# Hi everyone I am new to the forum



## ash

Hi,
My name is ash and I am new to the forum. I am looking for some pet mice anywhere from 4 to 10 depending on if they can be kept together or not. I have 4 kids and I am trying to get them some pet mice as I had some at their age and I thought they were great. We have 5 cages all set up and ready to go but our pet shop in our town does not sell mice. We can offere a kind and loving home to any mice that are going spare if anyone has any.
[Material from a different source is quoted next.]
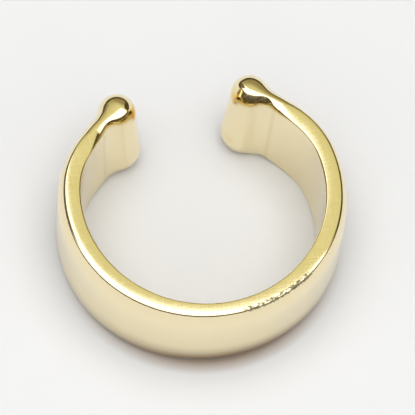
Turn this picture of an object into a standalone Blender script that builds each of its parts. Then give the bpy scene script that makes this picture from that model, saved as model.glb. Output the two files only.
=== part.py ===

Please email me at [email protected]
Thanks
Ash


----------



## Mark

Hiya welcome to the forum, if your looking for mice check the mouse market thingy at the bottom, it also helps to say where you live lol


----------



## dangermouse

hello


----------



## SarahC

Hi Ash.


----------



## Cait

Welcome


----------



## Angelmouse

Welcome


----------



## Miss-Freak-Of-Nature

Hiya And Welcome

Just to let you know I am the one your having the 2 light fawn boys and the 2 light fawn girls from = )


----------



## DomLangowski

Hi Ash, i hope you find some "nice mice"

Please feel free to continue to e apart of our community even after you have your new mice, there is always lots of us to offer you any advise you might need.

:cbanner


----------



## ash

Hi,
Thanks everyone I think I am going to get my teeth in to this. I used to keep/brred/show my english lop rabbits but I had to give it up for one reason or another. I hope to get started fairly soon.

merry Christmas to all
regards
Ash


----------



## Ruthy

Welcome to the forum!


----------



## ash

Hi,
Thanks, I am getting some mice to start me off in the next week. All sorts of different colours/types etc. So I hope to get started very soon now and hope to be able to go to a show an to see what its like. I used to show rabbits and was frequently breeding english lops with ear spans of 30 inches+. I had to give it up because I moved and did not have the space which I still regret to this day. Any way i hope to get going and get more in to the forum as well.
cheers


----------